* _Supplied data_:
━━━━━━━━━━━━━━━━

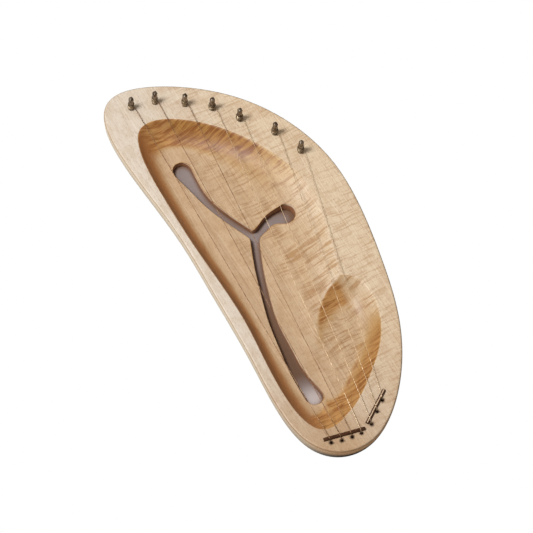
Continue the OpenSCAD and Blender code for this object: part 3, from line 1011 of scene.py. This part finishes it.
class Maple(Shader):
    """Oiled flamed maple: waves in its fibres streak it, and slopes that cut them are amber."""

    def __init__(self):
        super().__init__("maple")
        self.x, self.y, self.z = self.parts(self.place())
        self.facing_x, self.facing_y, self.facing_z = self.parts(self.normal())
        self.hollow = self.mark("hollow")
        self.sawn = self.mark("sawn")
        self.pin_end = self.ramp(self.y, 40, 90)
        self.steep_shade = self.ramp(self.facing_x, 0.06, 0.70)
        self.waves = self.wave_bands()
        patches = self.ramp(self.noise((40, 32, 40), 1), 0.36, 0.60, 0.35, 1.0)
        self.wave_strength = patches * self.ramp(self.x, -50, 12, 0.10, 1.0)
        self.fibres = self.noise((0.5, 22, 0.5), 3, 0.6)

    def mark(self, name):
        """A value that the mesh of the body carries at its points."""
        return self.node("Attribute", "Fac", attribute_name=name)

    def wave_bands(self):
        """Waves in the fibres: thin bands along X that wander and break off."""
        sway = self.node("CombineXYZ", 0, {1: self.noise((38, 24, 38)) * 9.0})
        swayed = self.node("VectorMath", 0, {0: self.place(), 1: sway}, operation="ADD")
        broad = self.noise((22, 2.5, 30), 1.5, where=swayed)
        thin = self.noise((13, 1.15, 20), 1.5, where=swayed)
        return broad * 0.6 + thin * 0.4

    def growth_rings(self):
        """Rings of uneven width round a pith below the straight side."""
        reach_x, reach_z = self.x - PITH_X, self.z - PITH_Z
        radius = self.math("SQRT", reach_x * reach_x + reach_z * reach_z)
        ring = self.node("CombineXYZ", 0, {0: radius + self.noise((26, 110, 26)) * 9.0})
        return self.noise((1.15, 1, 1), where=ring)

    def slope(self):
        """How amber a slope is: most where it runs across the fibres, which lie along Y."""
        wave = (self.waves - 0.5) * self.ramp(self.hollow, 0, 1, 0.5, 0.6)
        across = abs(self.facing_y) + wave * self.wave_strength
        gentle_shade = self.ramp(self.facing_x, 0.03, 0.17, 0.0, 0.9)
        shaded = self.mix(self.ramp(self.x, -40, -22), self.steep_shade, gentle_shade)
        slope = self.math("MAXIMUM", self.ramp(across, 0.03, 0.25), shaded)
        return slope * (1.0 - self.sheen()) * self.hollow

    def sheen(self):
        """Slopes that face the light and look as pale as the floor."""
        towards_bass = self.facing_y * 1.3 - self.facing_x
        sheen = self.ramp(towards_bass, 0.0, 0.2) * self.ramp(self.facing_y, 0.02, -0.04)
        beside = (self.ramp(self.facing_x, -0.12, -0.34, 0.0, 0.72)
                  * self.ramp(self.facing_y, 0.38, 0.14))
        streaky = self.pin_end * self.ramp(self.waves, 0.44, 0.60, 0.6, 0.95)
        return self.math("MAXIMUM", sheen, beside) * (1.0 - streaky)

    def amber(self):
        """Colour of a slope: streaked where it cuts the fibres, even where it runs along them."""
        towards_bass = (self.ramp(self.facing_x, -0.12, -0.34)
                        * self.ramp(self.facing_y, 0.55, 0.25) * (1.0 - self.pin_end))
        end_grain = self.ramp(abs(self.facing_y), 0.10, 0.24) * (1.0 - towards_bass)
        streaked = self.mix(self.ramp(self.waves, 0.38, 0.62), AMBER_LIGHT, AMBER_DARK)
        amber = self.mix(end_grain, AMBER_FLAME, streaked)
        amber = self.mix(self.steep_shade, amber, AMBER_SHADE)
        return self.mix(self.ramp(self.facing_x, 0.70, 0.98), amber, AMBER_DEEP)

    def wood(self):
        """Colour of the faces, floors and slopes, with their waves and grain."""
        treble = self.ramp(self.x, -80, 70)
        deep = self.ramp(self.z, TOP - 1.5, TOP - 12)
        colour = self.mix(deep, self.mix(treble, PALE_FACE, WARM_FACE),
                          self.mix(treble, FLOOR_BASS, FLOOR_TREBLE))
        mottle = self.ramp(self.noise((9, 14, 9), 3), 0.42, 0.62, 0.0, 0.28)
        colour = self.tinted(colour, mottle, MOTTLE_TINT)
        waves = (self.ramp(self.waves, 0.47, 0.61) * self.wave_strength
                 * self.ramp(self.hollow, 0, 1, 0.36, 0.62))
        colour = self.tinted(colour, waves, WAVE_TINT)
        slope = self.slope()
        colour = self.mix(slope, colour, self.amber())
        rings = self.growth_rings()
        dark_rings = self.ramp(rings, 0.52, 0.66) * self.ramp(deep, 0, 1, 0.14, 0.26)
        colour = self.tinted(colour, dark_rings, DARK_RING_TINT)
        light_rings = self.ramp(rings, 0.46, 0.34, 0.0, 0.12) * (1.0 - slope)
        colour = self.mix(light_rings, colour, LIGHT_RING_TINT, "SCREEN")
        colour = self.tinted(colour, self.ramp(self.fibres, 0.42, 0.72, 0.0, 0.28), FIBRE_TINT)
        flecks = self.ramp(self.noise((0.7, 2.6, 0.7)), 0.54, 0.72, 0.0, 0.34)
        return self.tinted(colour, flecks, FLECK_TINT)

    def weathered(self, colour):
        """Tints of slopes that face the light, of both ends and of the rounded front edge."""
        facing_bass = self.ramp(self.facing_x, -0.06, -0.40) * self.hollow
        colour = self.tinted(colour, facing_bass * 0.4, FACING_KEY_TINT)
        colour = self.tinted(colour, facing_bass * self.pin_end, PIN_END_TINT)
        outside = 1.0 - self.hollow
        low_end = (self.ramp(self.y, -60, -215) * outside
                   * self.ramp(self.x, -10, -50, 0.35, 1.0))
        colour = self.tinted(colour, low_end, LOW_END_TINT)
        rolled_over = self.ramp(self.facing_z, 0.96, 0.70) * outside
        return self.tinted(colour, rolled_over, FRONT_EDGE_TINT)

    def side(self):
        """Colour of the outer side, darker towards the back."""
        side = self.mix(self.ramp(self.z, 13.0, 3.5), SIDE_HIGH, SIDE_LOW)
        side = self.tinted(side, self.ramp(self.facing_y, 0.25, 0.75, 0.0, 0.75), SIDE_END_TINT)
        low_side = self.mix(self.ramp(self.z, 18.0, 11.5), LOW_SIDE_HIGH, LOW_SIDE_LOW)
        side = self.mix(self.ramp(self.facing_y, -0.25, -0.75), side, low_side)
        bass = self.ramp(self.facing_x, -0.35, -0.85) * self.ramp(self.y, -200, -60, 0.3, 1.0)
        return self.mix(bass, side, SIDE_BASS)

    def colour(self):
        """The wood with its side, sawn and bored walls, and the shade along the far edge."""
        upright = self.ramp(self.facing_z, 0.45, 0.15) * self.ramp(self.facing_z, -0.8, -0.5)
        colour = self.mix(upright, self.weathered(self.wood()), self.side())
        colour = self.mix(self.sawn, colour, SAWN_WALL)
        colour = self.mix(self.mark("bored"), colour, BORED_WALL)
        away = self.node("VectorMath", "Value", {0: self.normal(), 1: FAR_SIDE},
                         operation="DOT_PRODUCT")
        inner = self.math("MAXIMUM", self.hollow, self.sawn)
        far_edge = self.ramp(away, 0.25, 0.75, 0.0, 0.8) * (1.0 - inner)
        return self.tinted(colour, far_edge, FAR_EDGE_TINT)


def maple():
    s = Maple()
    return s.surface({
        "Base Color": s.colour(),
        "Roughness": s.ramp(s.fibres, 0.3, 0.8, 0.42, 0.56),
        "Specular IOR Level": 0.35,
        "Coat Weight": 0.10,
        "Coat Roughness": 0.35,
        "Normal": s.bump(s.waves, 0.22, 0.18, Normal=s.bump(s.fibres, 0.05, 0.25)),
    })


def rosewood(name, crown_wear):
    """Dark rosewood with streaks along the grain, worn pale along its crown."""
    s = Shader(name)
    streaks = s.noise((3.0, 0.5, 0.5), 3, distortion=0.6)
    pores = s.noise((1.6, 0.22, 0.22), 1)
    colour = s.mix(s.ramp(streaks, 0.35, 0.68), *ROSEWOOD)
    colour = s.mix(s.ramp(pores, 0.58, 0.7, 0.0, 0.6), colour, ROSEWOOD_PORES)
    worn = (s.ramp(s.parts(s.normal())[2], 0.94, 0.995, 0.0, crown_wear)
            * s.ramp(streaks, 0.70, 0.45, 0.6, 1.0))
    return s.surface({
        "Base Color": s.mix(worn, colour, ROSEWOOD_WORN),
        "Roughness": s.ramp(streaks, 0.3, 0.7, 0.38, 0.52),
        "Specular IOR Level": 0.2,
        "Normal": s.bump(pores, 0.05, 0.4),
    })


def metal(name, clean_and_tarnished, roughness, grain):
    """Plain metal with drawn scratches and a thin uneven tarnish."""
    s = Shader(name)
    tarnish = s.noise([grain * 5] * 3, 4)
    scratches = s.noise((grain, grain, grain * 0.25), 3)
    return s.surface({
        "Base Color": s.mix(s.ramp(tarnish, 0.38, 0.66), *clean_and_tarnished),
        "Metallic": 1.0,
        "Roughness": s.ramp(scratches, 0.3, 0.7, roughness, roughness + 0.14),
        "Normal": s.bump(scratches, 0.02, 0.3),
    })


def floor_paint():
    """Paper that the camera sees pure white, and that throws back only some of the light."""
    s = Shader("pale_floor")
    bounce = s.node("BsdfDiffuse", 0, {"Color": linear(FLOOR_BOUNCE)})
    white = s.node("Emission", 0, {"Color": (1, 1, 1, 1), "Strength": 1.0})
    seen = s.node("LightPath", "Is Camera Ray")
    return s.finished(s.node("MixShader", 0, {0: seen, 1: bounce, 2: white}))


def grey_felt():
    """Felt, brown under the stem and the narrows of the slot and light under its low end."""
    s = Shader("grey_felt")
    y = s.parts(s.place())[1]
    nap = s.noise((0.6, 0.6, 0.6), 3)
    colour = s.mix(s.ramp(y, 0, -60) * s.ramp(y, -140, -118), s.mix(nap, *FELT),
                   FELT_UNDER_STEM)
    colour = s.mix(s.ramp(y, -130, -150), colour, FELT_UNDER_LOW_END)
    narrows = s.ramp(s.node("AmbientOcclusion", "AO", {"Distance": 30 * MM}), 0.66, 0.40)
    colour = s.mix(narrows, colour, FELT_UNDER_NARROWS)
    return s.surface({"Base Color": colour, "Roughness": 0.9, "Normal": s.bump(nap, 0.1, 0.3)})


# --- Stage ------------------------------------------------

CAMERA_AZIMUTH = -34.6  # 0 looks along +Y
CAMERA_ELEVATION = 59.5
CAMERA_ROLL = 6.2
CAMERA_DISTANCE = 2629  # from the point it looks at, on the front face
CAMERA_LENS = 189.5
CAMERA_AIM = (-25.45, -15.5)

FLOOR_SIDE = 6000
FLOOR_Z = -0.3
FELT_INSET = 13
FELT_Z = -0.1

KEY_AZIMUTH = -108  # the soft key light comes from the straight side of the lyre
KEY_ELEVATION = 60
KEY_DISTANCE = 1500
KEY_SIZE = 480
KEY_POWER = 22.0
SKY_COLOUR = (1.0, 0.90, 0.80)
SKY_BRIGHT = 0.56  # sky above the bass side
SKY_DIM = 0.18  # sky above the treble side
SKY_ELEVATION = 20  # of the brightest part of the sky


def direction(azimuth, elevation):
    """Unit vector towards a viewer or a light."""
    a, e = math.radians(azimuth), math.radians(elevation)
    return Vector((math.sin(a) * math.cos(e), -math.cos(a) * math.cos(e), math.sin(e)))


def aim_axes(back, roll=0.0):
    """Rotation whose -Z looks against back, rolled about it."""
    right = Vector((0, 0, 1)).cross(back).normalized()
    up = back.cross(right)
    r = math.radians(roll)
    x = right * math.cos(r) + up * math.sin(r)
    y = up * math.cos(r) - right * math.sin(r)
    return Matrix((x, y, back)).transposed().to_4x4()


def add_camera():
    data = bpy.data.cameras.new("camera")
    data.lens = CAMERA_LENS
    data.sensor_width = 36
    data.clip_start, data.clip_end = 0.05, 50
    back = direction(CAMERA_AZIMUTH, CAMERA_ELEVATION)
    place = Matrix.Translation((Vector((*CAMERA_AIM, TOP)) + back * CAMERA_DISTANCE) * MM)
    camera = placed("camera", data, place @ aim_axes(back, CAMERA_ROLL))
    bpy.context.scene.camera = camera


def add_key_light():
    data = bpy.data.lights.new("key", "AREA")
    data.shape = "DISK"
    data.size = KEY_SIZE * MM
    data.energy = KEY_POWER
    back = direction(KEY_AZIMUTH, KEY_ELEVATION)
    placed("key", data, Matrix.Translation(back * KEY_DISTANCE * MM) @ aim_axes(back))


def add_sheet(name, corners, z, material):
    """A flat sheet of the stage, from its corners in millimetres."""
    mesh = bpy.data.meshes.new(name)
    mesh.from_pydata([(x * MM, y * MM, z * MM) for x, y in corners], [], [range(len(corners))])
    mesh.materials.append(material)
    placed(name, mesh)


def add_stage():
    """White paper, and grey felt under the lyre that shows only through the sound slot."""
    half = FLOOR_SIDE / 2
    corners = [(-half, -half), (half, -half), (half, half), (-half, half)]
    add_sheet("floor", corners, FLOOR_Z, floor_paint())
    add_sheet("felt", moved_out(outline, -FELT_INSET), FELT_Z, grey_felt())


def set_world():
    """Soft sky, brighter over the bass side, that the camera sees as plain white."""
    s = Shader("sky", "worlds")
    towards_key = s.node("VectorMath", "Value", {
        0: s.node("TexCoord", "Generated"), 1: direction(KEY_AZIMUTH, SKY_ELEVATION),
    }, operation="DOT_PRODUCT")
    strength = s.node("MapRange", "Result", {
        "Value": towards_key, "From Min": -0.8, "From Max": 0.9, "To Min": SKY_DIM,
        "To Max": SKY_BRIGHT,
    })
    lit = s.node("Background", 0, {"Color": (*SKY_COLOUR, 1), "Strength": strength})
    white = s.node("Background", 0, {"Color": (1, 1, 1, 1)})
    seen = s.node("LightPath", "Is Camera Ray")
    sky = s.node("MixShader", 0, {0: seen, 1: lit, 2: white})
    bpy.context.scene.world = s.finished(sky, "OutputWorld")
    bpy.context.scene.view_settings.view_transform = "Standard"


# --- The lyre ---------------------------------------------


def build_lyre():
    rng = np.random.default_rng(SEED)
    carved_body(maple())
    bridge_strip("bridge_bass", rosewood("rosewood", 0.0))
    bridge_strip("bridge_treble", rosewood("worn_rosewood", 0.9))
    nickel = metal("worn_nickel", NICKEL, 0.28, 0.8)
    bright = metal("bright_wire", BRIGHT_WIRE, 0.42, 0.6)
    bronzed = metal("bronzed_wire", BRONZED_WIRE, 0.48, 0.6)
    wound = metal("wound_wire", WOUND_WIRE, 0.40, 0.6)
    brass = metal("brass", BRASS, 0.26, 0.7)
    for k in STRINGS:
        tuning_pin(k, nickel)
        coil(k, wound, rng)
        string(k, bronzed if k <= THICK_STRINGS else bright)
        ball_end(k, brass)


build_lyre()
add_stage()
set_world()
add_key_light()
add_camera()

━━━━━━━━━━━━━━━━

* _Exercise task_: The required output is the exact run of lines from the beginning of the listing above to the line that contains "flamed maple: waves", inclusive of both.

* _Result of the task_:
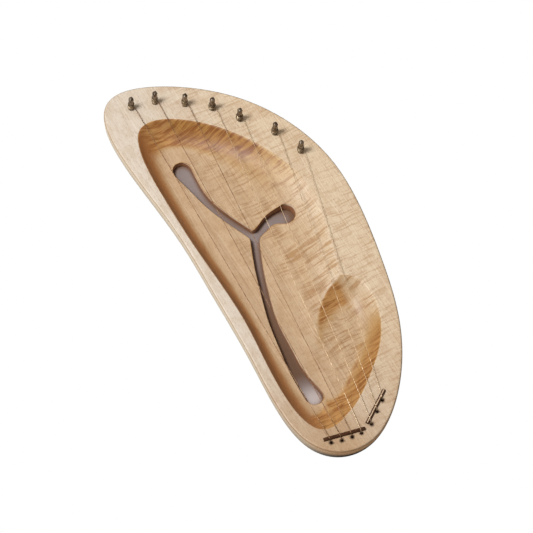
Continue the OpenSCAD and Blender code for this object: part 3, from line 1011 of scene.py. This part finishes it.
class Maple(Shader):
    """Oiled flamed maple: waves in its fibres streak it, and slopes that cut them are amber."""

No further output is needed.